If life is meaningless, and if we have no control over our actions, than what does that say about morality and the rightness of our actions? From here, we go back to evolution.

Evolutionary psychology has demonstrated that behaviors which benefit those closest to us can be beneficial to us as well. Even though the gene is selfishly motivated, altruistic-seeming behavior to others is not entirely out of the question. Prisoner’s dilemma games demonstrate that peaceful cooperation with others is usually the best way to get what’s best for ourselves in the long run. This is somewhat limited, though. Are we only ethical to those in our immediate family?

It turns out the answer is no. Evolution has not encoded us with a surefire way of telling who is related to us and who isn’t. It has only given us approximations. One of those approximations is proximity itself. By being close and familiar with those around us, we have created a larger surrogate family. This idea is called the “expanding circle” and it’s still expanding. As our world becomes more globally integrated, people feel more compelled to be altruistic to those in need all over the world. The future of morality actually seems quite bright. The more integrated our society is, the less amorality we will experience. And this seems to be the case: in his studies of the history of violence, Stephen Pinker has concluded that violence worldwide has been decreasing dramatically as the world has become more globally oriented. [10]

Conclusion

We’ve come so far.
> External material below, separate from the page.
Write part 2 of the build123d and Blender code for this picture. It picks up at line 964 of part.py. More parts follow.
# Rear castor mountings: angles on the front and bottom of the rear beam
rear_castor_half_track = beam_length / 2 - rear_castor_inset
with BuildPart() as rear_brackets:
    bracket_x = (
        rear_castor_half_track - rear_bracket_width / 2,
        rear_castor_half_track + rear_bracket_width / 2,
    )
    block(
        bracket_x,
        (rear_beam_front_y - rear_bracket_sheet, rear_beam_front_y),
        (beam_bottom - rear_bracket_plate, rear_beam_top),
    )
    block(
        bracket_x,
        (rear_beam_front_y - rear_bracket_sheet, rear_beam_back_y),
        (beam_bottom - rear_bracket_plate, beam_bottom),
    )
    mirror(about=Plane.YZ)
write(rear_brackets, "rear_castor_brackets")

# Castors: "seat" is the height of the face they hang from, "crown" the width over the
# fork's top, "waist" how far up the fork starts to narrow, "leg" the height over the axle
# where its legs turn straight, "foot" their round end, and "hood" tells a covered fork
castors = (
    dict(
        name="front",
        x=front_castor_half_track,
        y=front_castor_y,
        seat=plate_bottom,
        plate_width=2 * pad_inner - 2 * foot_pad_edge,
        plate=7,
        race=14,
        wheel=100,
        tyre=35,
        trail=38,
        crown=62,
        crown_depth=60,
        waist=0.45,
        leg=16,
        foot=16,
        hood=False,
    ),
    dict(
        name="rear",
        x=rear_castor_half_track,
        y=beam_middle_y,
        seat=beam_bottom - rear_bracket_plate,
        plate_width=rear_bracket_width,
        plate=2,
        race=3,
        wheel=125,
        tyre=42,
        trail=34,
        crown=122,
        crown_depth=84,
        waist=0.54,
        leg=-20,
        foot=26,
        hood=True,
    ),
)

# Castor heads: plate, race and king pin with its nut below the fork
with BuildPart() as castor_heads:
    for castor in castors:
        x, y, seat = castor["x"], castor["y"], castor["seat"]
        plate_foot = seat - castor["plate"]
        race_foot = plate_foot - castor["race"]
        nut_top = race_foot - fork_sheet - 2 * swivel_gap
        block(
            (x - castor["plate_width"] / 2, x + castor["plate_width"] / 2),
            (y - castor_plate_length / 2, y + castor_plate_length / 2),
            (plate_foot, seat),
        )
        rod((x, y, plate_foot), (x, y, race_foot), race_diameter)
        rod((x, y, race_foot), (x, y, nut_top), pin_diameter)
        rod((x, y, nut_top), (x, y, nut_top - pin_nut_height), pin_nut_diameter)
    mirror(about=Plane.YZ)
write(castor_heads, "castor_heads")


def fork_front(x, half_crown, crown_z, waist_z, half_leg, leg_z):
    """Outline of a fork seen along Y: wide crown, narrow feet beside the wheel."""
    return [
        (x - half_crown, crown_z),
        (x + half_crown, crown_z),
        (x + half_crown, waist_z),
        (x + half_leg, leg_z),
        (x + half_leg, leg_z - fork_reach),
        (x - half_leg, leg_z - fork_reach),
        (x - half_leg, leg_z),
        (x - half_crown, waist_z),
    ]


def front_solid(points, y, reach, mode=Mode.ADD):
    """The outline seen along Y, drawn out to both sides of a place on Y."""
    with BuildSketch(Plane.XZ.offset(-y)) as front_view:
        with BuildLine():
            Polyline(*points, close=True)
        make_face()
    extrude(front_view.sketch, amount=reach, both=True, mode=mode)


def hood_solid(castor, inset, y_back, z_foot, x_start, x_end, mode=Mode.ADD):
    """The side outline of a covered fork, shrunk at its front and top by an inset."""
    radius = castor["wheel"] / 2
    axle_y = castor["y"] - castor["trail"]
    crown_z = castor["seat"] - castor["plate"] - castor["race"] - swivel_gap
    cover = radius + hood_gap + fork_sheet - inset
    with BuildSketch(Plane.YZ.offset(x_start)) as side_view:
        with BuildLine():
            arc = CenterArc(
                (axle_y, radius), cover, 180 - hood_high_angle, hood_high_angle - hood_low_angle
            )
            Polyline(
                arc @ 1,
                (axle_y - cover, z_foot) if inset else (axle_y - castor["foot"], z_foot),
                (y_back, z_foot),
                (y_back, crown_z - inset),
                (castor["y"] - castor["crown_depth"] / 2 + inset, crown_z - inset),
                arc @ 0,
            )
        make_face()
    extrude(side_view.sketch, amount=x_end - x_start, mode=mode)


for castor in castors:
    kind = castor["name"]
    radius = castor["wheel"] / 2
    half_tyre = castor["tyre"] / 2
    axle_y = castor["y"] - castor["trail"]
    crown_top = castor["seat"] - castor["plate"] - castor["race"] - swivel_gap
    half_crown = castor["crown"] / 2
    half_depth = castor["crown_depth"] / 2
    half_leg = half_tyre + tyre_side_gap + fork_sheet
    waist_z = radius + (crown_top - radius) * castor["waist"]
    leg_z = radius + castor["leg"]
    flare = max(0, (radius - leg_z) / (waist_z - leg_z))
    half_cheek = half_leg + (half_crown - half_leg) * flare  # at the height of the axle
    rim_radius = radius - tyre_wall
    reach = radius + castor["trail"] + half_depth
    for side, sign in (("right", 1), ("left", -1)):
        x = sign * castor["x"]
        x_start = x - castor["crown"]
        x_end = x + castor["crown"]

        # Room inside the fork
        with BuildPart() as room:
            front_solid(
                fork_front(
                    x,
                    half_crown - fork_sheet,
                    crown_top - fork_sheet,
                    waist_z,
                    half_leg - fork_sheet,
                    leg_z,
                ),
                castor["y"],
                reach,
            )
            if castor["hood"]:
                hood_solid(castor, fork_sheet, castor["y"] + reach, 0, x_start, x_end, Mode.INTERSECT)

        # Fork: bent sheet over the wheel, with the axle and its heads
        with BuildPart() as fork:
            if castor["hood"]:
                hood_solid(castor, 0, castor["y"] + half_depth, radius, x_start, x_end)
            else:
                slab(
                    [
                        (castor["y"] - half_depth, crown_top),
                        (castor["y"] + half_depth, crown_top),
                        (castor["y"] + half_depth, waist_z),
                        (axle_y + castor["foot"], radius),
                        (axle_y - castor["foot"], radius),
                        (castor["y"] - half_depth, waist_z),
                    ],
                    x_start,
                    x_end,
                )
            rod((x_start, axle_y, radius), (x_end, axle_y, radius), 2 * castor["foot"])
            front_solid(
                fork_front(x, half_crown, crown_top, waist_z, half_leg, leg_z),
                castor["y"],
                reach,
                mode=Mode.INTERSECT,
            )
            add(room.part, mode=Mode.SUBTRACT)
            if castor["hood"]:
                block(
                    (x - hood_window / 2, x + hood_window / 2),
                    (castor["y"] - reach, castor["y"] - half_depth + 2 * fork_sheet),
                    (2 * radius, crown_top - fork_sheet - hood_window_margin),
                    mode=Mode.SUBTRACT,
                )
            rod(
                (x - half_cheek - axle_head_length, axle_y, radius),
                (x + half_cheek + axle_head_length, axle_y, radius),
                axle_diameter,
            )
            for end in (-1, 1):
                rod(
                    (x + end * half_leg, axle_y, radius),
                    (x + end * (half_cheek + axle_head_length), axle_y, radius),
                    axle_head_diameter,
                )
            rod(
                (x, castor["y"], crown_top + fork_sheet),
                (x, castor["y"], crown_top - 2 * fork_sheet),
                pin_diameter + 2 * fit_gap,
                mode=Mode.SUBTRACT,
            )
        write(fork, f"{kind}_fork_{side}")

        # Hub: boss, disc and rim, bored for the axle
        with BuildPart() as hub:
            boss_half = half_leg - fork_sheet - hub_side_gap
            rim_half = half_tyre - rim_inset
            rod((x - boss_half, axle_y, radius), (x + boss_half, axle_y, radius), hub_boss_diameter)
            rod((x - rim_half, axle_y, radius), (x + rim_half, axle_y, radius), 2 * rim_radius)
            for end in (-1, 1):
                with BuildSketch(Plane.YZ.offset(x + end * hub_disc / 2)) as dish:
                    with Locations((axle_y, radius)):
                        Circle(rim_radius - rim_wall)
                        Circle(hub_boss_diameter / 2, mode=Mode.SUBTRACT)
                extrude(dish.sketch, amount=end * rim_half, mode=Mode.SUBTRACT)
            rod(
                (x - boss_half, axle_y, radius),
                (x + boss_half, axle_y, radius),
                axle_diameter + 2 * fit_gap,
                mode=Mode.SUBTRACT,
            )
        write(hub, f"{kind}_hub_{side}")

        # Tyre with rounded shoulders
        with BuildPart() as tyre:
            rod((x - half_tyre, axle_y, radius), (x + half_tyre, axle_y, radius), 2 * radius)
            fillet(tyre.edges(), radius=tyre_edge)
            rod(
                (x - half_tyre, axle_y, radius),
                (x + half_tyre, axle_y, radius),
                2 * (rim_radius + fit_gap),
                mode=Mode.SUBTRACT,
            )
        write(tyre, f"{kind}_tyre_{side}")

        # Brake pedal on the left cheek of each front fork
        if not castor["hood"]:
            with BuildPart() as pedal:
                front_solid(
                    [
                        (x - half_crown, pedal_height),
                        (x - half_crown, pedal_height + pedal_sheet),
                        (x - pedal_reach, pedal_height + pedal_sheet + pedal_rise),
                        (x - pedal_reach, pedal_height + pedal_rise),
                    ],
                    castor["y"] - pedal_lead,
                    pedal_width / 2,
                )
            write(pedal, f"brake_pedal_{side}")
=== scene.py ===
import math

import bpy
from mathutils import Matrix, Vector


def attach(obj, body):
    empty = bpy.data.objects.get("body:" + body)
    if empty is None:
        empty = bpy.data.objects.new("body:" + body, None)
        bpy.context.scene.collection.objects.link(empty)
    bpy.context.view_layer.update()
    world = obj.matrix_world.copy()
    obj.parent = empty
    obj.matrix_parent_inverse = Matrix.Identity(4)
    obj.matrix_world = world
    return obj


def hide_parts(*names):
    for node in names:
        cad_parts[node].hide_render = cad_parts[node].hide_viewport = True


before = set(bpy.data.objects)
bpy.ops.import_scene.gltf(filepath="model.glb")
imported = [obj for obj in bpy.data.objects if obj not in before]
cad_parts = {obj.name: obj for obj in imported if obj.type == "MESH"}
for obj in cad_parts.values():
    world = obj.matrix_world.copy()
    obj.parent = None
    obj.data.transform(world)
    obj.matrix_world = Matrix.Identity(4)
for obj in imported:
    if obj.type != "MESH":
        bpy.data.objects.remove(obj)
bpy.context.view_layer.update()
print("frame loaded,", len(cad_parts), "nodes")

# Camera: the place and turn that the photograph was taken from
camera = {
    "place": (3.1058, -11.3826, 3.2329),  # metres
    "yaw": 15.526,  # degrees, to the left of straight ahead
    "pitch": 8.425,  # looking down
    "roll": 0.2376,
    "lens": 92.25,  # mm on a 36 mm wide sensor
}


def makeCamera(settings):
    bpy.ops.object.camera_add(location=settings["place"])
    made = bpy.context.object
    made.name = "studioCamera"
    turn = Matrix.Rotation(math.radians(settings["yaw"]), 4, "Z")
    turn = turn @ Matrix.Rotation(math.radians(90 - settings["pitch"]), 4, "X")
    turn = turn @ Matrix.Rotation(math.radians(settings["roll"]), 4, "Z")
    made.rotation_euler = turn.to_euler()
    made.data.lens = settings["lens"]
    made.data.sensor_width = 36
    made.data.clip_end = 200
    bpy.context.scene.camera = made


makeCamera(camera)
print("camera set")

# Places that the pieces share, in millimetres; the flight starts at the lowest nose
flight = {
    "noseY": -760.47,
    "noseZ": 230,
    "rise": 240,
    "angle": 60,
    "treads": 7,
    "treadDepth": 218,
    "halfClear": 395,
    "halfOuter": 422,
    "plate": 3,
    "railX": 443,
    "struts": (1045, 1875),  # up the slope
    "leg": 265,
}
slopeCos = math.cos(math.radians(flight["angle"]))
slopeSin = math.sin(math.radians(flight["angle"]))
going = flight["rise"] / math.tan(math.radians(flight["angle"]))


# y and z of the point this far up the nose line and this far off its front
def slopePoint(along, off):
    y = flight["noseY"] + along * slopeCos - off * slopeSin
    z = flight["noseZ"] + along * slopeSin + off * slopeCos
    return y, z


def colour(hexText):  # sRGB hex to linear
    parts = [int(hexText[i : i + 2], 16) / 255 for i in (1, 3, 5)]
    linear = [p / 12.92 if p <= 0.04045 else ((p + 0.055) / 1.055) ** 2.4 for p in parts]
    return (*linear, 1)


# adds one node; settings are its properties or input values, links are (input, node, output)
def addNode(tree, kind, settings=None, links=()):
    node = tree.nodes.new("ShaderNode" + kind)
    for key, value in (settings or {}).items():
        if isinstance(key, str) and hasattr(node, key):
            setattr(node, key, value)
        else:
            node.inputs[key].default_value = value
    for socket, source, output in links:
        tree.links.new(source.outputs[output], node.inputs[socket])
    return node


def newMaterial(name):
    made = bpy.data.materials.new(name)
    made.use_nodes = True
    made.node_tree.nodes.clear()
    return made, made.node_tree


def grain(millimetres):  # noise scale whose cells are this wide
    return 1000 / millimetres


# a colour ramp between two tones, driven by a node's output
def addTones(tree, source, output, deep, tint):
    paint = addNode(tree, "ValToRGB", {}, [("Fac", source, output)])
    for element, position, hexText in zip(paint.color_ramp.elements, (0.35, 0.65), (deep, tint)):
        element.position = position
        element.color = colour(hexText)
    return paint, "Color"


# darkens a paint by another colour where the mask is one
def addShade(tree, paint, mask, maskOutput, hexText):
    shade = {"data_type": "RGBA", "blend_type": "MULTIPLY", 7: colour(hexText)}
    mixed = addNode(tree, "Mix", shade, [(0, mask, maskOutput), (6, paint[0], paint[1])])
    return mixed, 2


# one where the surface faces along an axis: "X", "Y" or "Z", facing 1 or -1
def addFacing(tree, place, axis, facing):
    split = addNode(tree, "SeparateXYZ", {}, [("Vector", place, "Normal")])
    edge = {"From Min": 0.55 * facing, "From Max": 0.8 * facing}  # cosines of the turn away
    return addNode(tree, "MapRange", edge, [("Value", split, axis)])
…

Through empiricism, we’ve learned so much about the nature of the universe and about the origins of our own behaviors. We’ve even ruled out that anything we’re too limited to experience could be worthwhile. I can’t help but feel optimistic about what I’ve discovered about the nature of the world: There is no God, there is no purpose, and we have no control over our actions. We may not have free will, but we have other freedoms: We’re free from expectation. We’re free from frustration at lack of control. On top of all this, the evidence suggests that people can only be getting nicer and nicer to each other. At this point, it shouldn’t matter if life has meaning and there is no free will. We’re better off without them. Considering how far we’ve come, the future is looking pretty bright.



[1] See “Think Different: The Merits of Unconscious Thought in Preference Development and Decision Making” (2004) and “A Theory of Unconscious Thought” with Loran Nordgren (2006)
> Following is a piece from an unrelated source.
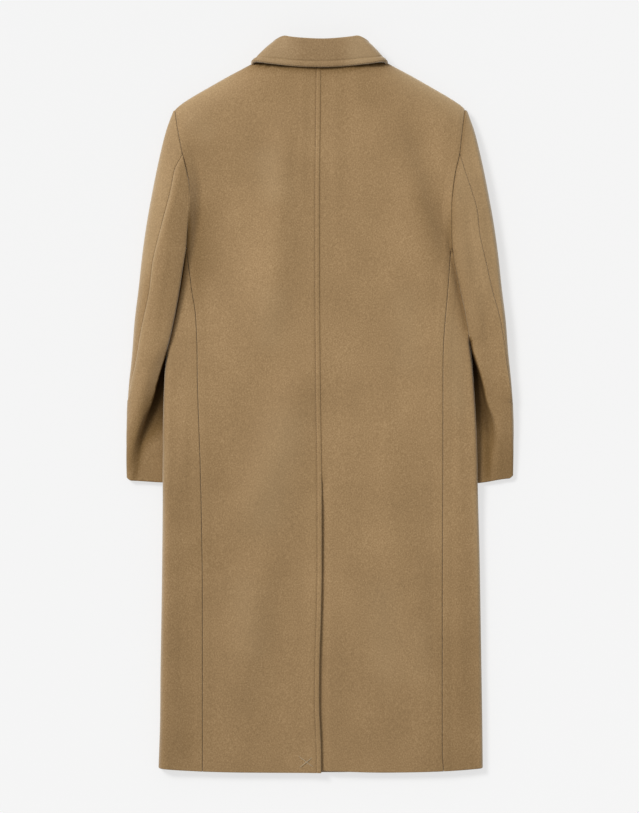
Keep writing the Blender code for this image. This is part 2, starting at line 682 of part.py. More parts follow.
def button(number, y):
    """A plain button with a rim and four holes, sewn to the under front inside the fly."""
    cloth = float(under_height(RIGHT, 0.0, y) + front_layer(0.0, y))
    middle = cloth - 0.4 - BUTTON_THICKNESS / 2
    bpy.ops.mesh.primitive_cylinder_add(
        vertices=16, radius=BUTTON_RADIUS * MM, depth=BUTTON_THICKNESS * MM,
        location=(0, y * MM, middle * MM))
    disc = bpy.context.active_object
    disc.name = "button_%d" % number
    disc.data.materials.append(material(disc.name + "_horn", "4a3526", 0.35))
    for index in range(4):
        turn = math.radians(45 + 90 * index)
        across = BUTTON_HOLE_RING * math.cos(turn)
        up = BUTTON_HOLE_RING * math.sin(turn)
        bpy.ops.mesh.primitive_cylinder_add(
            vertices=6, radius=BUTTON_HOLE_RADIUS * MM, depth=BUTTON_THICKNESS * 2 * MM,
            location=(across * MM, (y + up) * MM, middle * MM))
        hole = bpy.context.active_object
        hole.name = "button_%d_hole_%d" % (number, index)
        hole.hide_render = True
        hole.display_type = "WIRE"
        cut = disc.modifiers.new("hole", "BOOLEAN")
        cut.object = hole
        cut.operation = "DIFFERENCE"


for old in list(bpy.data.objects):
    bpy.data.objects.remove(old, do_unlink=True)

pieces = [cut(side) for side in (LEFT, RIGHT)
          for cut in (back_panel, side_panel, front_panel, top_sleeve, under_sleeve)]
pieces += [collar_stand(), collar_fall()]
share_normals(pieces)
for coat_piece in pieces:
    wall(coat_piece)
for count, button_y in enumerate(BUTTON_YS, start=1):
    button(count, button_y)
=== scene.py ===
"""A long mac coat in camel wool melton, lying on its buttoned front with its back up.

Sizes are in millimetres until a mesh is made. X runs across the coat, Y from the hem up to
the collar and Z up from the table. w is the distance from the coat's centre line, and side
is -1 on the wearer's left and 1 on the wearer's right.
"""

import math

import bpy
import numpy as np
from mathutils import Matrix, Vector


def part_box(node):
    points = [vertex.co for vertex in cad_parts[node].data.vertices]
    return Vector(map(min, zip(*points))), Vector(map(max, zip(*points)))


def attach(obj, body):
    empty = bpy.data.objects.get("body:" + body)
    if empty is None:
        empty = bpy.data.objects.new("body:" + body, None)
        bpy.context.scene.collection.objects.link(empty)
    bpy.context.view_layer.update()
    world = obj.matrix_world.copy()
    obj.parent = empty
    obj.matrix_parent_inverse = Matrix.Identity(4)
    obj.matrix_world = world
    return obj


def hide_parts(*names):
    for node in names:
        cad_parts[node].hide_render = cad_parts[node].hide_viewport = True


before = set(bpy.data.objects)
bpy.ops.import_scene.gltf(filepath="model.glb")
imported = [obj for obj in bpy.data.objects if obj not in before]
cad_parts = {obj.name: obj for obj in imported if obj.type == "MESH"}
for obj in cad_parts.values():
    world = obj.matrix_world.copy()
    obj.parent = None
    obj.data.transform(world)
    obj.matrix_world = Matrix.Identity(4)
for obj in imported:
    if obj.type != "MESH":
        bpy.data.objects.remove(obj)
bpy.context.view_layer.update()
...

[2] See, “Pregnancy Sickness as Adaptation: A Deterrent to Maternal Ingestion of Teratogens,” (1992) by Margie Profet in “The Adapted Mind”
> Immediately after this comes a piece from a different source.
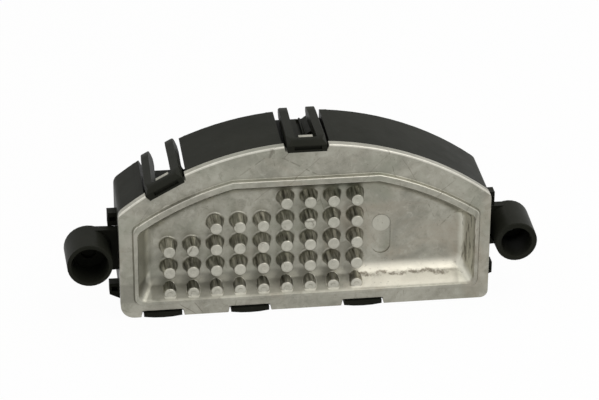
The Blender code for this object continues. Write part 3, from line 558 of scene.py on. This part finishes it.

[3] “Smells like carrots!”

[4] Definition: Does not exist

[6]http://www.wired.com/wiredscience/2009/05/songbirdculture/

[7] In Letter to a Christian Nation, 2006.

[8] See “Free Will is unnatural” by John A Bargh (2008) in “Psychology and Free Will.”

[9] A musing on the nature of infinity: If you put your hand up against a wall and pushed for an infinite amount of time, you most assuredly would get through the wall eventually. Good luck!